**Task to complete:** Find the lines with the string "handed" and return them.

------

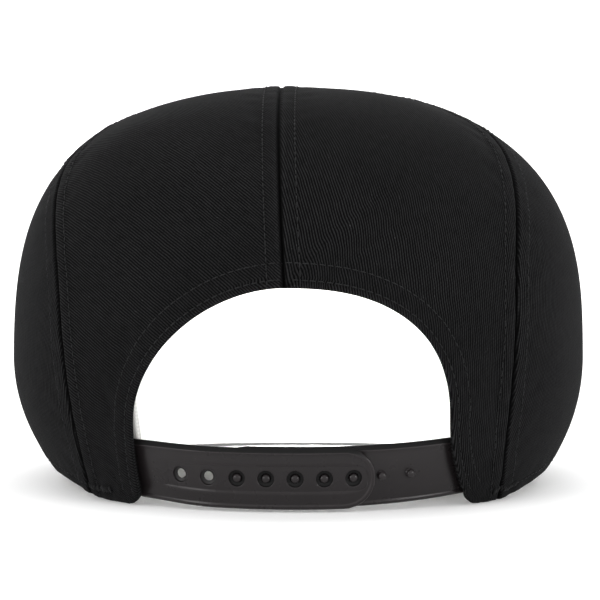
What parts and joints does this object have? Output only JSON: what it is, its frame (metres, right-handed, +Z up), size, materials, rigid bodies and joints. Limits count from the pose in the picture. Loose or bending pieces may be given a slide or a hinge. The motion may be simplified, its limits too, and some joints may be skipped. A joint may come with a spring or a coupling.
{
  "type": "five panel cap",
  "caption": "Black twill five panel cap with a covered button, a lightly bent peak and a plastic snap strap across an arch at the back.",
  "frame": {"origin": "middle of the floor under the whole cap, peak included", "axes": "+Z up, +Y towards the back of the cap, +X towards the wearer's left"},
  "size_m": [0.186, 0.2612, 0.1293],
  "materials": {
    "twill": "matt black cotton twill with fine diagonal lines",
    "backing": "matt off-white stiffened weave",
    "band": "matt off-white cotton twill",
    "strap": "satin moulded plastic"
  },
  "bodies": {
    "root": {"front_panel": "twill", "front_backing": "backing", "side_panel_left": "twill", "side_panel_right": "twill", "back_panel_left": "twill", "back_panel_right": "twill", "arch_facing": "twill", "sweatband": "band", "top_button": "twill", "peak": "twill", "strap_with_holes": "strap", "strap_with_pegs": "strap"}
  },
  "joints": []
}
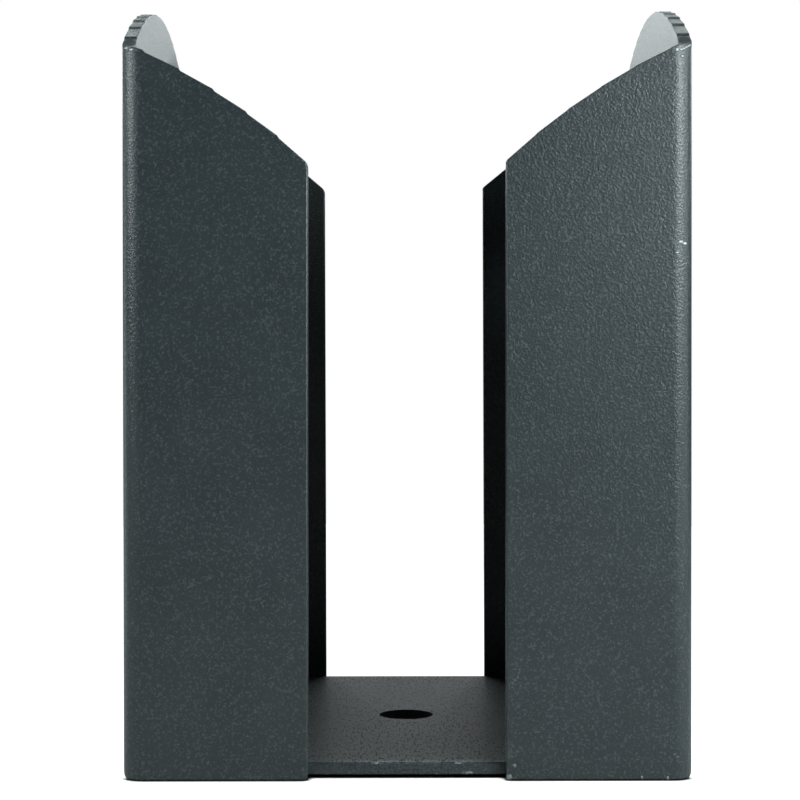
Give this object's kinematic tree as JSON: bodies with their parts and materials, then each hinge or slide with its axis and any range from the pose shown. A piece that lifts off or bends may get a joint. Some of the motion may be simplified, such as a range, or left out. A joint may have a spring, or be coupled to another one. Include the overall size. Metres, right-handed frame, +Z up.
{
  "type": "bolt-down post anchor",
  "caption": "Folded sheet-steel pocket that bolts down through its base and holds the foot of a square timber post, with an arched top edge.",
  "frame": {"origin": "under the middle of the anchor, on the surface that it is bolted down to", "axes": "+Z up, towards the open end; X across from one side wall to the other; the front and back flanges and their gaps face -Y and +Y"},
  "size_m": [0.106, 0.106, 0.148],
  "materials": {
    "powder_coat": "fine-textured anthracite powder coat, low sheen"
  },
  "bodies": {
    "root": {"post_anchor": "powder_coat"}
  },
  "joints": []
}
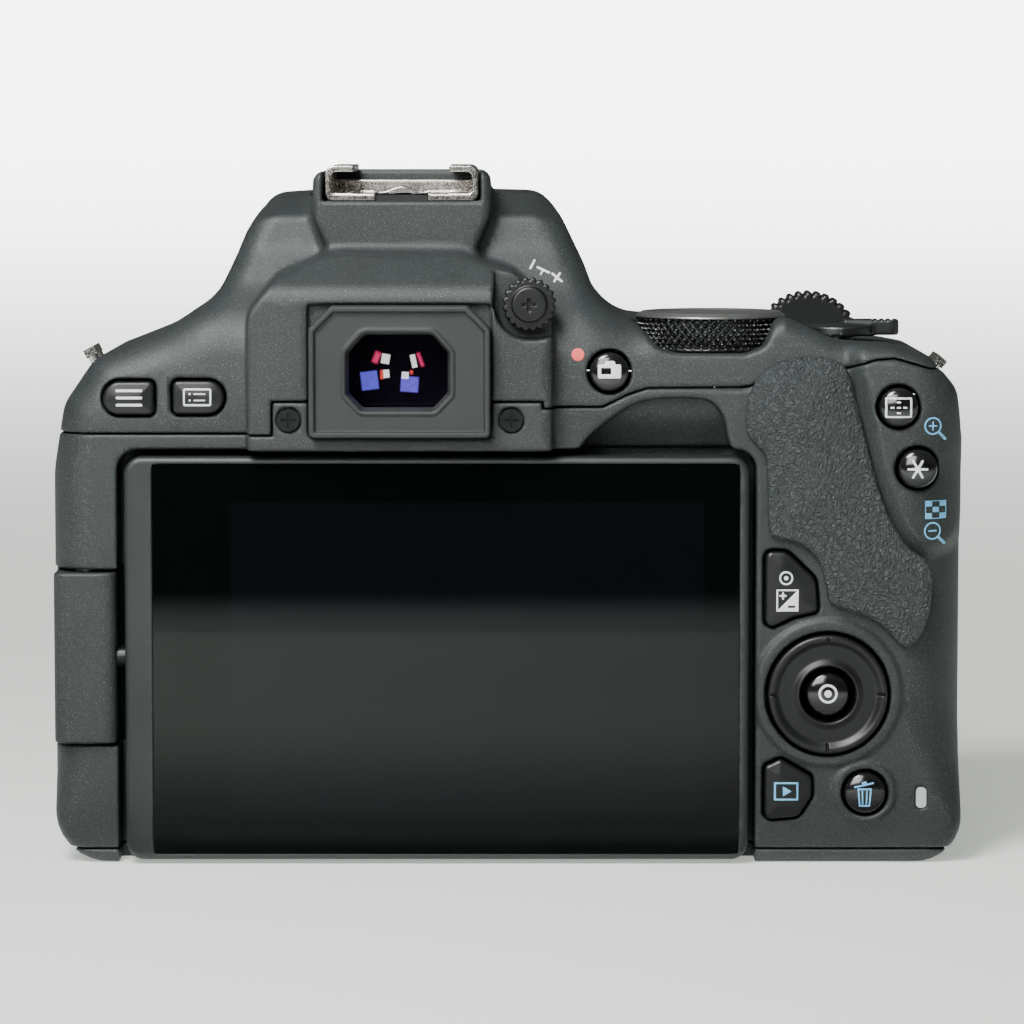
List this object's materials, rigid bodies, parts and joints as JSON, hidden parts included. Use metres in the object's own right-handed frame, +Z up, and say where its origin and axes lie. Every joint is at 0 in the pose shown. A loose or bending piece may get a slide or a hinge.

------

**Expected answer:**
What parts and joints does this object have? Output only JSON: what it is, its frame (metres, right-handed, +Z up), size, materials, rigid bodies and joints. Limits count from the pose in the picture. Loose or bending pieces may be given a slide or a hinge. The motion may be simplified, its limits too, and some joints may be skipped. A joint may come with a spring or a coupling.
Give this object's kinematic tree as JSON: bodies with their parts and materials, then each hinge or slide with its axis and any range from the pose shown. A piece that lifts off or bends may get a joint. Some of the motion may be simplified, such as a range, or left out. A joint may have a spring, or be coupled to another one. Include the overall size. Metres, right-handed frame, +Z up.
List this object's materials, rigid bodies, parts and joints as JSON, hidden parts included. Use metres in the object's own right-handed frame, +Z up, and say where its origin and axes lie. Every joint is at 0 in the pose shown. A loose or bending piece may get a slide or a hinge.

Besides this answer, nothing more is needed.